手元にギターがあったので、アメリカに滞在していたことも話しました。
すると、アメリカでは日本と闘ったことをどのように思っているのかを私に聞いてきました。

私は在米中に、同じような事をアメリカ人からも聴かれたことがあります。
アメリカでは、政治的な事や歴史の事を思いのほか、話すことがあります。学生同士でもよく議論しているのを目にしました。そんな議論の輪に入っていると、「日本人としてはどう思うか?」と聞かれたりしていたものです。

私は、面と向かっている老人に真珠湾のことを話しました。
「アメリカ人は真珠湾攻撃のことは今でも良い印象を持っていません。」

実際に戦争を体験した方に対してどのように話すか少し迷いましたが、素直にそのまま話すことにしました。
すると、その老人・・・・

「やはりそうだろうね。」
「お互いに良い印象がないのは同じなんだろうね。

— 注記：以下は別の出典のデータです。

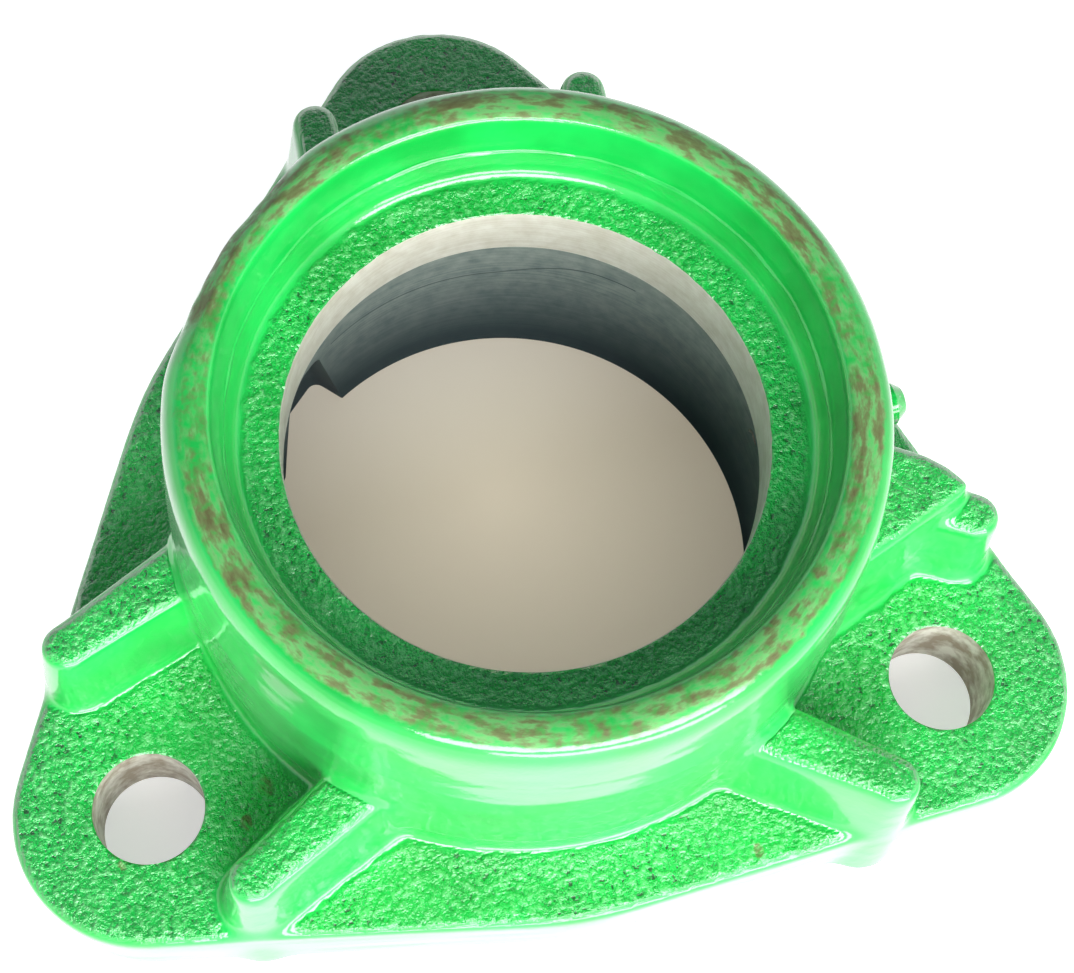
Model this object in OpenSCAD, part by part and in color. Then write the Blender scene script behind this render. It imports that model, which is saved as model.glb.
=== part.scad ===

」

と言われました。

当時、高崎駅の駅舎には、機銃掃射で打たれた玉の跡がたくさんあったことや、B29から落とされた爆弾が真下ではなくものすごい勢いで飛行機と同じように向かって飛んできて、近くに落ちたときに同僚が亡くなったことなど、「それは修羅場だったよ」と穏やかな表情で話していた姿が印象的でした。

しばらく前までは戦争の話をする気にはならなかったそうです。
しかし、自分の年が老いてきたので、最近は話すようになったと言っているのを見ると、伝えることは大切なのだなと強く感じました。

席を立つとき、貴重な話を聞かせて頂いたお礼を言うと・・・逆に、

「楽しい時間でした。ありがとう。」

と言葉をかけてくれました。

普段出来ないような話を聞くことが出来る・・・貴重な昼食の時間になりました。